I purchased its sister (unmodified) to provide some seed money for next year’s event. A sweet shooter indeed...A candidate for John Taffin’s “perfect packin’ gun”, once I put some smooth-textured grips on it. The stouter loads tend to chew up the paws with the textured grips.
My only problem: Not enough time to shoot it, nor to reload for it.
If I was being hunted in Detroit I would still prefer the .22LR. ;-)
And something about the Keith No. 5:
The legacy lives on Gary Reeder's Keith No. 5 (American Handgunner, Jan-Feb 2006
And one with pictures (only ours is blued):
Garry Reeder Does Elmer Keith Blog (not my blog)...

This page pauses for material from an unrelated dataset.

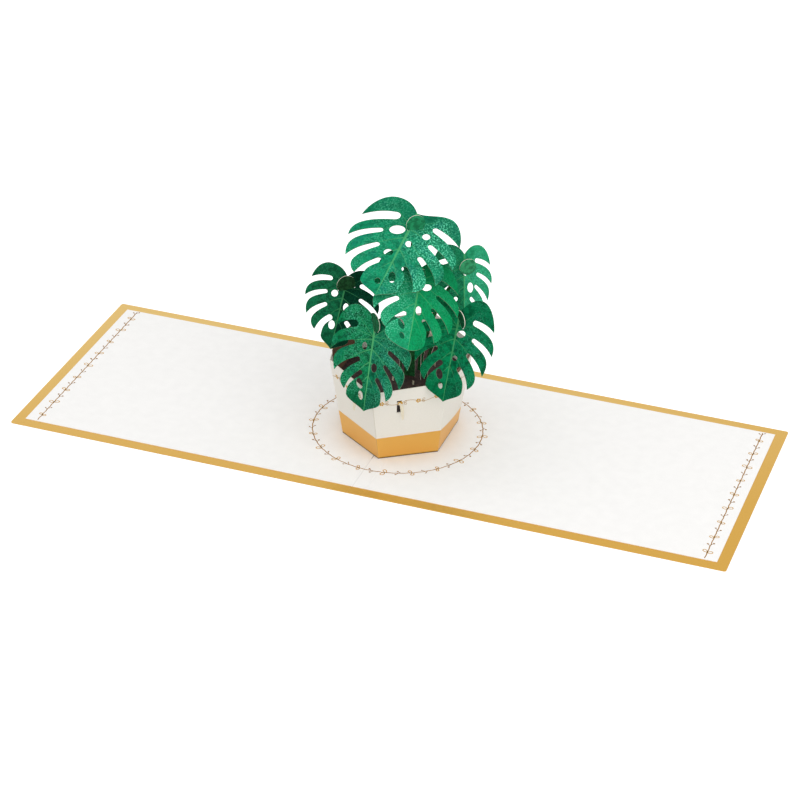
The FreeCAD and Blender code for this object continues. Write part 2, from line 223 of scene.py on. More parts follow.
cardValues = {
    "foilPaleReflection": (0.88, 0.60, 0.20), "foilDeepReflection": (0.78, 0.45, 0.08),
    "foilReflectionRange": (-0.12, 0.13), "foilReflectionSlant": 0.35,
    "foilCloudScale": 60.0, "foilCloud": 0.03,
    "foilMarkScale": 900.0, "foilMarks": 0.14, "relief": (0.00003, 0.25),
    "metallic": 0.9, "foilRoughness": 0.36,
    "paper": (0.90, 0.89, 0.875), "paperRoughness": 0.62,
    "creaseAt": -3.0, "creaseEdge": (0.10, 0.40), "creaseShade": 0.14,
    "creaseShadeByPot": 0.5, "creasePotReach": (33.5, 35.0),
    "creaseShadeColor": (0.20, 0.19, 0.17),
}


def foilMaterial():
    # gold foil on card with a painted reflection: pale gold at the back left, deepening towards the front
    # right, with faint rolling marks
    values = cardValues
    material, tree, shader = newMaterial("goldFoil")
    point = objectPoint(tree)
    x, y, z = split(tree, point)
    slant = minus(tree, times(tree, x, values["foilReflectionSlant"]), y)
    cloud = noise(tree, point, values["foilCloudScale"], 2.0)
    place = calc(tree, "ADD", slant, times(tree, cloud, values["foilCloud"]))
    # painted reflection: the share of deep gold grows towards the front right
    share = ramp(tree, place, *values["foilReflectionRange"])
    color = blend(tree, share, values["foilPaleReflection"], values["foilDeepReflection"])
    fine = noise(tree, point, values["foilMarkScale"], 3.0)
    marks = values["foilMarks"]
    roughness = calc(tree, "MULTIPLY_ADD", fine, marks, values["foilRoughness"] - marks / 2)
    dress(tree, shader, color, fine, values, roughness=roughness)
    return material


whitePaper = paperMaterial("whitePaper", cardValues["paper"], cardValues["paperRoughness"], 0.012)
creamCard = paperMaterial("creamCard", paperValues["cream"], 0.7, 0.03)
cutEdge = paperMaterial("cutEdge", paperValues["cutEdge"], 0.75, 0.03)
leafEdge = paperMaterial("leafEdge", paperValues["leafEdge"], 0.75, 0.05)


def setMaterial(node, material):
    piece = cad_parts[node]
    piece.data.materials.clear()
    piece.data.materials.append(material)


def creaseShadedPaper():
    # the white sheet with painted shade: a faint grey line along the card's fold, darker beside the pot
    values = cardValues
    material = whitePaper.copy()
    material.name = "creaseShadedPaper"
    tree = material.node_tree
    shader = tree.nodes["Principled BSDF"]
    x, y, z = split(tree, objectPoint(tree))
    off = calc(tree, "ABSOLUTE", minus(tree, x, values["creaseAt"] * millimetre))
    line = fallingRamp(tree, off, *inMetres(*values["creaseEdge"]))
    near = fallingRamp(tree, calc(tree, "ABSOLUTE", y), *inMetres(*values["creasePotReach"]))
    near = calc(tree, "MULTIPLY_ADD", near, values["creaseShadeByPot"], values["creaseShade"])
    paper = shader.inputs["Base Color"].links[0].from_socket
    # painted shade in the crease, deepest beside the pot
    mixed = blend(tree, times(tree, line, near), paper, values["creaseShadeColor"])
    tree.links.new(mixed, shader.inputs["Base Color"])
    return material


setMaterial("cover", foilMaterial())
setMaterial("liner", creaseShadedPaper())
for node in ("hook_strip_front", "hook_strip_back", "cross_rib_front", "cross_rib_back"):
    setMaterial(node, creamCard)
print("card materials set")


# Pot: white card with a gold band along its foot, cream at its cut rim, with painted shadow along its foot
# and painted shade along its corner fold

potValues = {
    "base": 0.75, "height": 43.0,
    "baseHalfWidth": 25.0, "baseHalfDepth": 33.0, "baseSideHalf": 16.0,
    "rimHalfWidth": 30.5, "rimHalfDepth": 45.0, "rimSideHalf": 20.8,
    "rimBulge": 2.4,
    "bandTop": 14.1,
    "dip": 5.2, "dipAt": 16.0, "dipReach": 32.0,
    "bandColor": (0.84, 0.47, 0.11), "bandEdge": 0.12,
    "bandMetallic": 0.88, "bandRoughness": 0.36, "cardRoughness": 0.58,
    "cardColor": (0.80, 0.77, 0.70), "cardDarker": 0.96,
    "rimColor": (0.84, 0.78, 0.64), "rimEdge": (0.06, 0.02),
    "foldShadeColor": (0.30, 0.26, 0.16), "foldShade": 0.3, "foldEdge": (0.06, 0.34),
    "footShadowColor": (0.16, 0.10, 0.04), "footShadowStrength": 0.95, "footShadowEdge": (0.3, 1.0),
    "fibreScale": 2200.0, "relief": (0.00004, 0.35), "specular": 0.3,
}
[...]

Ahh...you want a RIFLE! Great choice, if available.
The truth is you can drill someone in the heart with a 44 Magnum, and the blood in the brain will still allow him to shoot back for 5-20 seconds - longer if the heart isnt totally destroyed.
Rifles have 4 times the power or more of a handgun, and might provide some knockdown power. However, a lot of deer hunters have discovered you can shoot a deer in the chest with a perfect shot, and still have the sucker run 100+ yards.
What he wants is one of these:
I always used 44 specials in my 44 mag.
There you go. The theory postulated "more enemy killed' but the reality is that all things being equal, the .308 puts them down and keeps them down. As far as the 45ACP-to-9mm, the typical female's ability to control 45ACP recoil was a factor, as was the cost of training ammunition and standardization to NATO (read the story of the Army's push to get NATO to move to 308, then the Army backing off to the 5.56mm round).
The average soldier (in the '80's) also barely had ammo to qualify on their rifle (pistols were only assigned to a few) under static conditions, much less develop proficiency under dynamic, stressful conditions.
Today, soldiers in the box have both rifle and sidearm, but are still stuck with the training resource constraints. I and about 300 of my compadres were issued 9mm pistols on our mobilization in 2007, and very few understood, much less had developed basic pistol-handling skills.